Stated goal >>
For this exercise, write out exactly, and only, the lines running from the line that contains "range(1, 5))), tilt)" through the line that contains "bpy.data.objects.remove(obj)".

Data >>
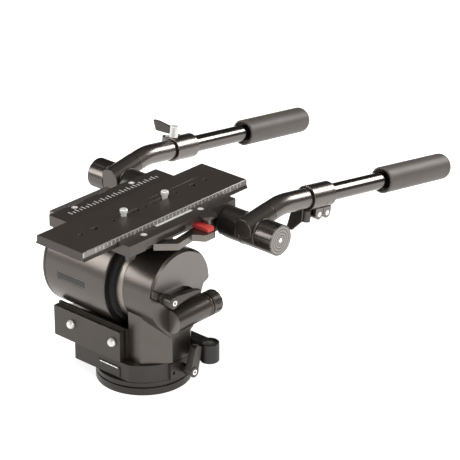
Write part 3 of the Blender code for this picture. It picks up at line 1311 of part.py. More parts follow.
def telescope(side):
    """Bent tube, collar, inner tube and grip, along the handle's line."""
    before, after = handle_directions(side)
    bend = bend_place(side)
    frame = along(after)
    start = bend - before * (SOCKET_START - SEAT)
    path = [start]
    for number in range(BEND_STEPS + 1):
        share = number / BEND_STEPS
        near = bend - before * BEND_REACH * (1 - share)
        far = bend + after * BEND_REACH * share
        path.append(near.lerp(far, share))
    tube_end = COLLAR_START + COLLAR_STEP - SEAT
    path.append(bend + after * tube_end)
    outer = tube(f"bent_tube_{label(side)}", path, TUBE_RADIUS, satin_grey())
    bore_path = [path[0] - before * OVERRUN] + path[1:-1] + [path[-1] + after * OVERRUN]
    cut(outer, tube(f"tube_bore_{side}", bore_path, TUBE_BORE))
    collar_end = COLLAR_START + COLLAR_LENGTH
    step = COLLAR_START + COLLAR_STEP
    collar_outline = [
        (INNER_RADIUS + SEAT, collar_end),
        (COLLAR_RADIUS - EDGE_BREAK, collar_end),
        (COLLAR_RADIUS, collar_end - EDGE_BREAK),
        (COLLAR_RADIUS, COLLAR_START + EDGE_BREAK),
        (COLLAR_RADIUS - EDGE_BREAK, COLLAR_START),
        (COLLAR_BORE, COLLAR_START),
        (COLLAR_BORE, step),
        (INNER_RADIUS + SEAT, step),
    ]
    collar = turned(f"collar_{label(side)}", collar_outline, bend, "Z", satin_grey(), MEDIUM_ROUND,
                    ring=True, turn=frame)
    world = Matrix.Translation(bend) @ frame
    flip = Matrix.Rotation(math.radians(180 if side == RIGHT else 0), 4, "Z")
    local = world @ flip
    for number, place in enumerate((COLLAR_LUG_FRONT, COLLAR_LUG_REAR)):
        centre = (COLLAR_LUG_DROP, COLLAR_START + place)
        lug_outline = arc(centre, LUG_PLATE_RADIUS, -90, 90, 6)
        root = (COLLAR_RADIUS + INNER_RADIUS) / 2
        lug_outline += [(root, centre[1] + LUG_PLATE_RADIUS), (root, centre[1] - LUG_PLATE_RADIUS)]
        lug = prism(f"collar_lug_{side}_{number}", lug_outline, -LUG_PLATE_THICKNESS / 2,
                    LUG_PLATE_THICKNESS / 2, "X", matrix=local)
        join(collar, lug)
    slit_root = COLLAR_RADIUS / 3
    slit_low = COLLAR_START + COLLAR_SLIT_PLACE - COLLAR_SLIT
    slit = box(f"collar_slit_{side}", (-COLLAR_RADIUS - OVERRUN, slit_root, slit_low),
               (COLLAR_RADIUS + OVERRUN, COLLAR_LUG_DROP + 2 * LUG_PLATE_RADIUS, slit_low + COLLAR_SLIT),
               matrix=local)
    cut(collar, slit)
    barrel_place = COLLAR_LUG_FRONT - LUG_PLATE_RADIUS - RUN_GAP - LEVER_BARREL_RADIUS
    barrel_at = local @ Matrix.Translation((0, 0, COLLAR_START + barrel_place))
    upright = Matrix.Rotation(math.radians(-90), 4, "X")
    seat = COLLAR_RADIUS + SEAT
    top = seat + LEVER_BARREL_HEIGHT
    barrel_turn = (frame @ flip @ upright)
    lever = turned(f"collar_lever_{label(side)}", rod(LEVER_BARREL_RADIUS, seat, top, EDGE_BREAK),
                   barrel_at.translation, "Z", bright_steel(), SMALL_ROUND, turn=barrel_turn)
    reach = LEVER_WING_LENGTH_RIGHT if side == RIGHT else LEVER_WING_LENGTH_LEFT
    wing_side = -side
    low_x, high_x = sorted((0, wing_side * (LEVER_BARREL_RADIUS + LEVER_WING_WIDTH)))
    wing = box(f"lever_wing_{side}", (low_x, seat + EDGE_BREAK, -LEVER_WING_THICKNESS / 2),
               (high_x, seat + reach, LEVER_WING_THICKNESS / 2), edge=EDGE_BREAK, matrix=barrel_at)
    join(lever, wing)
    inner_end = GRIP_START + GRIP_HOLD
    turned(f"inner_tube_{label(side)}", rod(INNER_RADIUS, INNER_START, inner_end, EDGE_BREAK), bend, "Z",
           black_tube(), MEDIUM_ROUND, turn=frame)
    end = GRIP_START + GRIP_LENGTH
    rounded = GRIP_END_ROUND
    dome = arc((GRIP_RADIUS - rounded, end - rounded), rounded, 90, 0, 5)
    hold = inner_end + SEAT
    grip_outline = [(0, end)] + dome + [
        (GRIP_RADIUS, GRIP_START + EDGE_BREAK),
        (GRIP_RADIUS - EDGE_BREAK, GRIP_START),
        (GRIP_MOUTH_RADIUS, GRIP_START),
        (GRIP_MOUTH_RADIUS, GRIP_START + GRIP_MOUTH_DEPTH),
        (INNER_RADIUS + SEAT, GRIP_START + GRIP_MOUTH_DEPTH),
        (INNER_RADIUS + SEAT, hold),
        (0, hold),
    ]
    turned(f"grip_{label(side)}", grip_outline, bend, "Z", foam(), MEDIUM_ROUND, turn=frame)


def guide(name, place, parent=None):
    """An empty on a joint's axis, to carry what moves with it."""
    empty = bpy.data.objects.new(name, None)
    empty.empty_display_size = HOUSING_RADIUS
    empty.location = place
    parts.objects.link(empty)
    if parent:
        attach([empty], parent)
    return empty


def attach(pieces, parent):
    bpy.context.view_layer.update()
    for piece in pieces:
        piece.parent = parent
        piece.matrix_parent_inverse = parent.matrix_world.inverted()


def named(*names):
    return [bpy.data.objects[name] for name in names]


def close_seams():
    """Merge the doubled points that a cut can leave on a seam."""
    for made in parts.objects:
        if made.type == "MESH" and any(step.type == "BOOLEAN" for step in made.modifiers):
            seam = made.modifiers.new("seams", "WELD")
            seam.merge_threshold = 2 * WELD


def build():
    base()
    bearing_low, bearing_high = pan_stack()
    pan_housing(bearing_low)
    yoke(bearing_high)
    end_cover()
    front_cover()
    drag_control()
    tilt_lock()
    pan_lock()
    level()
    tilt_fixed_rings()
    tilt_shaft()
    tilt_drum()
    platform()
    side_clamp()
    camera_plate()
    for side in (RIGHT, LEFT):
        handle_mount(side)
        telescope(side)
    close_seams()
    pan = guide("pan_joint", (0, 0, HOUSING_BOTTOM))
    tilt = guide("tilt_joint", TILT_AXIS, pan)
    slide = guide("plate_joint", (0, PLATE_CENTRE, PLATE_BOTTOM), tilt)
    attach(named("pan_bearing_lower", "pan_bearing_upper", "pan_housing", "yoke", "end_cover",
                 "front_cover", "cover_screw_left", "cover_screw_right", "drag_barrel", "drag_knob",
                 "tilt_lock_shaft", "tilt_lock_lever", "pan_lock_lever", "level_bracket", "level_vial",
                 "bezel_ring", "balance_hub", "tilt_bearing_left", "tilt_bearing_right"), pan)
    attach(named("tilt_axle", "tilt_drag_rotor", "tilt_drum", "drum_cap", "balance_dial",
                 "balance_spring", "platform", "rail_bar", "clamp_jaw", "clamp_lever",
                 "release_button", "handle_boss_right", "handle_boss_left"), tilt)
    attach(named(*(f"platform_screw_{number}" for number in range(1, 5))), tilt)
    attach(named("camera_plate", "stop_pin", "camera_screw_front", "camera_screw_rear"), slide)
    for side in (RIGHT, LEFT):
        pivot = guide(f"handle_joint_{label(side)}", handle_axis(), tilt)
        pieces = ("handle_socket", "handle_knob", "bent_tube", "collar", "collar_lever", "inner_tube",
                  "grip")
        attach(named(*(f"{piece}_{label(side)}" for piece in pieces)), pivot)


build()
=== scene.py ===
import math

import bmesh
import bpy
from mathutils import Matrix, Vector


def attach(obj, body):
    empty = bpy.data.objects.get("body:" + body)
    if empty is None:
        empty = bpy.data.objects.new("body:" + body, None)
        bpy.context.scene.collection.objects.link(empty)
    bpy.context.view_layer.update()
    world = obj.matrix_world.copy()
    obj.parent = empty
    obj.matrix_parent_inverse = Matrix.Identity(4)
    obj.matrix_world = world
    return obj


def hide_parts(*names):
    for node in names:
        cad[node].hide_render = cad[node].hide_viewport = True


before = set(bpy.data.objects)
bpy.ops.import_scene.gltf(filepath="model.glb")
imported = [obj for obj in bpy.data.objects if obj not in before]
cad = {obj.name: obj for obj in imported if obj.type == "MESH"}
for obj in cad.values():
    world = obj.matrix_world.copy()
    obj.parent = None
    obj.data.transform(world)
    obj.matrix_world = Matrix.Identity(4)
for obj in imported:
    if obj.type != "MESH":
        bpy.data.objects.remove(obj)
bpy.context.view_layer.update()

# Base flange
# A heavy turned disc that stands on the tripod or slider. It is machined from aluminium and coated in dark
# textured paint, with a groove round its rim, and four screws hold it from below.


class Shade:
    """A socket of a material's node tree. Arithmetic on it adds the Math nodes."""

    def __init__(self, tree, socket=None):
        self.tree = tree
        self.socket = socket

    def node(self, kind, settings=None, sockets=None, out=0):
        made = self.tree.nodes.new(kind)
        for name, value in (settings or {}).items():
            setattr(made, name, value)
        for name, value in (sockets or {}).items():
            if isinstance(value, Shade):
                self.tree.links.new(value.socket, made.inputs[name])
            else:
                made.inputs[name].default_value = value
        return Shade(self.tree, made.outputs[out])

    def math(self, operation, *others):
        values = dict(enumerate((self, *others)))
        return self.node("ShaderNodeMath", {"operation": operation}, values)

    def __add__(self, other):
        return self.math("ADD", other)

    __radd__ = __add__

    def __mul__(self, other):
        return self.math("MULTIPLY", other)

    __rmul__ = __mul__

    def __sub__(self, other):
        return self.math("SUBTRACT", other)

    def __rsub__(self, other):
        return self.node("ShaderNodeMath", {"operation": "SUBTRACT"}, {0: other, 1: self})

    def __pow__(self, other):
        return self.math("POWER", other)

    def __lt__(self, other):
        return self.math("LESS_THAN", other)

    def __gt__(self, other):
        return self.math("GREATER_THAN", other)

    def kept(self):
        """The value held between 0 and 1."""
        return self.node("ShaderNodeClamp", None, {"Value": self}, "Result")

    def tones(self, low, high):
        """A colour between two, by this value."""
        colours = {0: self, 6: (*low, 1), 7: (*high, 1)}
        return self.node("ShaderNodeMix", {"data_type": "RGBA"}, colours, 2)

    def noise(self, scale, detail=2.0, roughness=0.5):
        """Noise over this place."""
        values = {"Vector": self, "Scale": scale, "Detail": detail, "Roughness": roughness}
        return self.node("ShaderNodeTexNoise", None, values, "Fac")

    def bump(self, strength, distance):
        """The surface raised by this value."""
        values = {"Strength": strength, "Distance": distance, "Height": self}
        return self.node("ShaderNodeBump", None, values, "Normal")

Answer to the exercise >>
    attach(named(*(f"platform_screw_{number}" for number in range(1, 5))), tilt)
    attach(named("camera_plate", "stop_pin", "camera_screw_front", "camera_screw_rear"), slide)
    for side in (RIGHT, LEFT):
        pivot = guide(f"handle_joint_{label(side)}", handle_axis(), tilt)
        pieces = ("handle_socket", "handle_knob", "bent_tube", "collar", "collar_lever", "inner_tube",
                  "grip")
        attach(named(*(f"{piece}_{label(side)}" for piece in pieces)), pivot)


build()
=== scene.py ===
import math

import bmesh
import bpy
from mathutils import Matrix, Vector


def attach(obj, body):
    empty = bpy.data.objects.get("body:" + body)
    if empty is None:
        empty = bpy.data.objects.new("body:" + body, None)
        bpy.context.scene.collection.objects.link(empty)
    bpy.context.view_layer.update()
    world = obj.matrix_world.copy()
    obj.parent = empty
    obj.matrix_parent_inverse = Matrix.Identity(4)
    obj.matrix_world = world
    return obj


def hide_parts(*names):
    for node in names:
        cad[node].hide_render = cad[node].hide_viewport = True


before = set(bpy.data.objects)
bpy.ops.import_scene.gltf(filepath="model.glb")
imported = [obj for obj in bpy.data.objects if obj not in before]
cad = {obj.name: obj for obj in imported if obj.type == "MESH"}
for obj in cad.values():
    world = obj.matrix_world.copy()
    obj.parent = None
    obj.data.transform(world)
    obj.matrix_world = Matrix.Identity(4)
for obj in imported:
    if obj.type != "MESH":
        bpy.data.objects.remove(obj)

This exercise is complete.